▸ **What the task asks**
Determine how many lines below hold the string "context". Reply with the number alone.

---

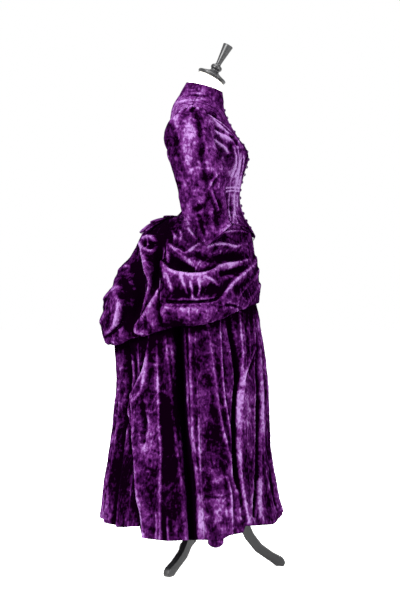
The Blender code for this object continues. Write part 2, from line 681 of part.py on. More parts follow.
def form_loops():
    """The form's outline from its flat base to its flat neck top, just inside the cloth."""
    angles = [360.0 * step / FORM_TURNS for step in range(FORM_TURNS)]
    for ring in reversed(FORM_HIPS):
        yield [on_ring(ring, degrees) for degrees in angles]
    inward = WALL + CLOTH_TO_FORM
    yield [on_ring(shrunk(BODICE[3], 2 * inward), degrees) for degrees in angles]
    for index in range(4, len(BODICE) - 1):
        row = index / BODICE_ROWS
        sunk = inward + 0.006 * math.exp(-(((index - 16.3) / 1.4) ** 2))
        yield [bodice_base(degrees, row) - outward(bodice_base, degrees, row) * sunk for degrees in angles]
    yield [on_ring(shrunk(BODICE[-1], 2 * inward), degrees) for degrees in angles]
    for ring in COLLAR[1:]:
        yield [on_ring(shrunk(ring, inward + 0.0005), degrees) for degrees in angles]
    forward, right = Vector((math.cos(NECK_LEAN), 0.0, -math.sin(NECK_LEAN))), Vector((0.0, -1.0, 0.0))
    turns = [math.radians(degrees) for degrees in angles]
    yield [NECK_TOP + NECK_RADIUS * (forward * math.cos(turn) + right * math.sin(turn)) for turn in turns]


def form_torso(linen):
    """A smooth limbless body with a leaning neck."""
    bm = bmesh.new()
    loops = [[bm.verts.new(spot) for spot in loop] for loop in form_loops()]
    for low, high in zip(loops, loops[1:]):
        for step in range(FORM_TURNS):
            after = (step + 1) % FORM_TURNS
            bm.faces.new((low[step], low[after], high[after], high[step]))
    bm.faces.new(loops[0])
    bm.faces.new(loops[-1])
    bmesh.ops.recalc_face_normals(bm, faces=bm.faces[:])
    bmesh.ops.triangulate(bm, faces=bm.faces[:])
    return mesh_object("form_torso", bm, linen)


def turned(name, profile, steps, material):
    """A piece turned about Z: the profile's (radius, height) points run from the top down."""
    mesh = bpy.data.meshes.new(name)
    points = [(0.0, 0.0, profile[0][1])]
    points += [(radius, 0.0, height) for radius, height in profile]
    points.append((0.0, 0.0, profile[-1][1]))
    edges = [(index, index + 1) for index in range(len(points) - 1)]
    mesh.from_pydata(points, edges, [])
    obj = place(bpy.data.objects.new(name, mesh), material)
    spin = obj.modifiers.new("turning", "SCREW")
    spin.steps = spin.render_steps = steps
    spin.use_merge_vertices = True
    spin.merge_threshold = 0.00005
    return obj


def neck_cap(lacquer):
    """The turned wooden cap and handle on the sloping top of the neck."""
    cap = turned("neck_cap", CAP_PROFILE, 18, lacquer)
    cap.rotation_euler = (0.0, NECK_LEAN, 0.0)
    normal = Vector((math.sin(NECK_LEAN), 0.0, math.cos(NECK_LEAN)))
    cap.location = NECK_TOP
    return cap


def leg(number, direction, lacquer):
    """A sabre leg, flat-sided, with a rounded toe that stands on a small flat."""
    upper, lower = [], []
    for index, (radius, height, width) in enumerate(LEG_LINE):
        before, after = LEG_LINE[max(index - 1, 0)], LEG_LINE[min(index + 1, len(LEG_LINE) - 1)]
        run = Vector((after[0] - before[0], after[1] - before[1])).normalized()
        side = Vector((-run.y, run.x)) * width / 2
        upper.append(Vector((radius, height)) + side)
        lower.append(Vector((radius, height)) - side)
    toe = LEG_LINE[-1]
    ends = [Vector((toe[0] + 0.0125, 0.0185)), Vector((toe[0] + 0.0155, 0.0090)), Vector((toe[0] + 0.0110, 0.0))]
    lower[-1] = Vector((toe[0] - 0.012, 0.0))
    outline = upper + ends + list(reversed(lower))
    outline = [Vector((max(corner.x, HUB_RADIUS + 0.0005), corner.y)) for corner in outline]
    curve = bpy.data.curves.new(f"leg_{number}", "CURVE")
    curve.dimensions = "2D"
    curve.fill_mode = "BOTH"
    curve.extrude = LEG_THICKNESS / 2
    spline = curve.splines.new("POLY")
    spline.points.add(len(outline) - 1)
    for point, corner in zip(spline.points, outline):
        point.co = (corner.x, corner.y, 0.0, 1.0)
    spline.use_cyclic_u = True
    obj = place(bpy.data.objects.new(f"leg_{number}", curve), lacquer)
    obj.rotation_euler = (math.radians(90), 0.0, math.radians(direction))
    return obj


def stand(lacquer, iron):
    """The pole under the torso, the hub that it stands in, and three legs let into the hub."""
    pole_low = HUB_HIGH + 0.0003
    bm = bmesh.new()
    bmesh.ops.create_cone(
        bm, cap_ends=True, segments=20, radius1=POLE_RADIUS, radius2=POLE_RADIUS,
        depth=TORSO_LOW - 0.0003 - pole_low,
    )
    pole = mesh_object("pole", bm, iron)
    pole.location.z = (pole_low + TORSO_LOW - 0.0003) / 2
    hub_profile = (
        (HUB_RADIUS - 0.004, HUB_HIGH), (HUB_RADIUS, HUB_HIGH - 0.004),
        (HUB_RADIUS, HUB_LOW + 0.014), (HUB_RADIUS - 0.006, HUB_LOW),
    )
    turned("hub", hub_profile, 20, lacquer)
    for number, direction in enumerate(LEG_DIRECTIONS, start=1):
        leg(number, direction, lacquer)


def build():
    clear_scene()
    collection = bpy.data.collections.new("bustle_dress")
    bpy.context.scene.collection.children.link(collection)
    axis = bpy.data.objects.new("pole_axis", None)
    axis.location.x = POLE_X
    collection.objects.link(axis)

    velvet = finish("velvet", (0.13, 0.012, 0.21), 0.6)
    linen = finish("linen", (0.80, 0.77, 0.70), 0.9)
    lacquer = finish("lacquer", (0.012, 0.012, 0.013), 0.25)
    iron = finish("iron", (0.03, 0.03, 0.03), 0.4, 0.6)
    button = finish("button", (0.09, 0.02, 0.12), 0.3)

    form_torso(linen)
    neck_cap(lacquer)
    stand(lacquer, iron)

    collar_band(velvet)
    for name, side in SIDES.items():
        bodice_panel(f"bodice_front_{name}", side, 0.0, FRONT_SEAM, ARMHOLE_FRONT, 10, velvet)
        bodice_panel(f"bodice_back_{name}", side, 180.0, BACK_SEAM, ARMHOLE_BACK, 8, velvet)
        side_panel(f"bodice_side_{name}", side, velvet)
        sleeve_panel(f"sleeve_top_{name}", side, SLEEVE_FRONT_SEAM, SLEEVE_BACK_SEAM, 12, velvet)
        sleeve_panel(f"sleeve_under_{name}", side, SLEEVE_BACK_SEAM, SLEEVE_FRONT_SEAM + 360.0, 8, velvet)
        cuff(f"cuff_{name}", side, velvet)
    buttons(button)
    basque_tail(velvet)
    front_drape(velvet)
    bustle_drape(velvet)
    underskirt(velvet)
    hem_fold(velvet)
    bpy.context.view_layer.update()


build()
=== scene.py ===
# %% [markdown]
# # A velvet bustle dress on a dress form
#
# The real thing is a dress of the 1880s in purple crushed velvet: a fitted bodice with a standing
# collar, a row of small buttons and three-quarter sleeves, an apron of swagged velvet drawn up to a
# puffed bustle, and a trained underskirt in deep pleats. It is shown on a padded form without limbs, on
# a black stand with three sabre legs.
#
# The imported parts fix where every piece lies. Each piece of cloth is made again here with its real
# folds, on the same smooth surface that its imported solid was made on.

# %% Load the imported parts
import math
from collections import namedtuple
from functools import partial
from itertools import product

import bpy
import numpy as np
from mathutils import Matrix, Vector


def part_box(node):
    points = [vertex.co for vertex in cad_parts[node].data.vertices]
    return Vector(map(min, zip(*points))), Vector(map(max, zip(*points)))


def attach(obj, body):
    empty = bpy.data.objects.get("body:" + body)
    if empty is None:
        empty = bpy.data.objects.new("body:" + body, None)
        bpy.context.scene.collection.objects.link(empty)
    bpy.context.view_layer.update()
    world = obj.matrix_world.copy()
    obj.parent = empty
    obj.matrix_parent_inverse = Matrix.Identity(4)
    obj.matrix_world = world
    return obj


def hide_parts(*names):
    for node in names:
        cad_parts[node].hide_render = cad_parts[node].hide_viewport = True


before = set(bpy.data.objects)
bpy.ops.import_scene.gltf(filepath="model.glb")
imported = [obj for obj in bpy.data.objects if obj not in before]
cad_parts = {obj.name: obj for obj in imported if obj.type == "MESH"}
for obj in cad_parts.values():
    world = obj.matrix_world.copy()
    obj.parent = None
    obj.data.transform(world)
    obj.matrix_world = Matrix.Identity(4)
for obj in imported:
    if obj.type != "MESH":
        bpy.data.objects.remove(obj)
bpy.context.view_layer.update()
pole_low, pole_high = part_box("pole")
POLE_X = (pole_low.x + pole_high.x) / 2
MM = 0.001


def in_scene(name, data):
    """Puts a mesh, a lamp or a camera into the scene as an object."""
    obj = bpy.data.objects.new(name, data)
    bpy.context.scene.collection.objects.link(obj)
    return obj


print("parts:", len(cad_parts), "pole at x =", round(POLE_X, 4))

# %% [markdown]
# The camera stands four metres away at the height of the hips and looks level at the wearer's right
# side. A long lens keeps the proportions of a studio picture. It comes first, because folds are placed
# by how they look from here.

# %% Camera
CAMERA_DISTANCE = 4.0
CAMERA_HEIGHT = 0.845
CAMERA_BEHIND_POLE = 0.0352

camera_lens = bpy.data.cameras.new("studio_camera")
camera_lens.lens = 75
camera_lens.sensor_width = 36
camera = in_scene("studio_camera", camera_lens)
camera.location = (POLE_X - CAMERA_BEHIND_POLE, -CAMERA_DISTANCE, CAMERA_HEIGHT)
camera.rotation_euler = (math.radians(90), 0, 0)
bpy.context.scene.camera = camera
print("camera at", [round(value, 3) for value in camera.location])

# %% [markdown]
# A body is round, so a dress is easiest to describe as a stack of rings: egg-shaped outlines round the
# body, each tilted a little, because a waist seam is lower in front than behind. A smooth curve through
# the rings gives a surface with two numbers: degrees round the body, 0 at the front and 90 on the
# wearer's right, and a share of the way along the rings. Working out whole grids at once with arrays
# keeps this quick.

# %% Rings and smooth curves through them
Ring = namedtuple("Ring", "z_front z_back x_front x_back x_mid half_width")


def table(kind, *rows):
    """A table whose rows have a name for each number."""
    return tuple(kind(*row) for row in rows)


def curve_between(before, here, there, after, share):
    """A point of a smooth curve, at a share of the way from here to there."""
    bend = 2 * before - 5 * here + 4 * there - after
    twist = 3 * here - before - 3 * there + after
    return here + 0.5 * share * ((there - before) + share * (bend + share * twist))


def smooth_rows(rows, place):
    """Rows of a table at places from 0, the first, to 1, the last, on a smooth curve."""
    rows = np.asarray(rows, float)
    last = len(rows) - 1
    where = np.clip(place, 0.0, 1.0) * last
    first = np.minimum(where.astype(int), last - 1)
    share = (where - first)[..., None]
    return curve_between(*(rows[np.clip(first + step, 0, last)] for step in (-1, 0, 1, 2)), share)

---

▸ **Written reply**
7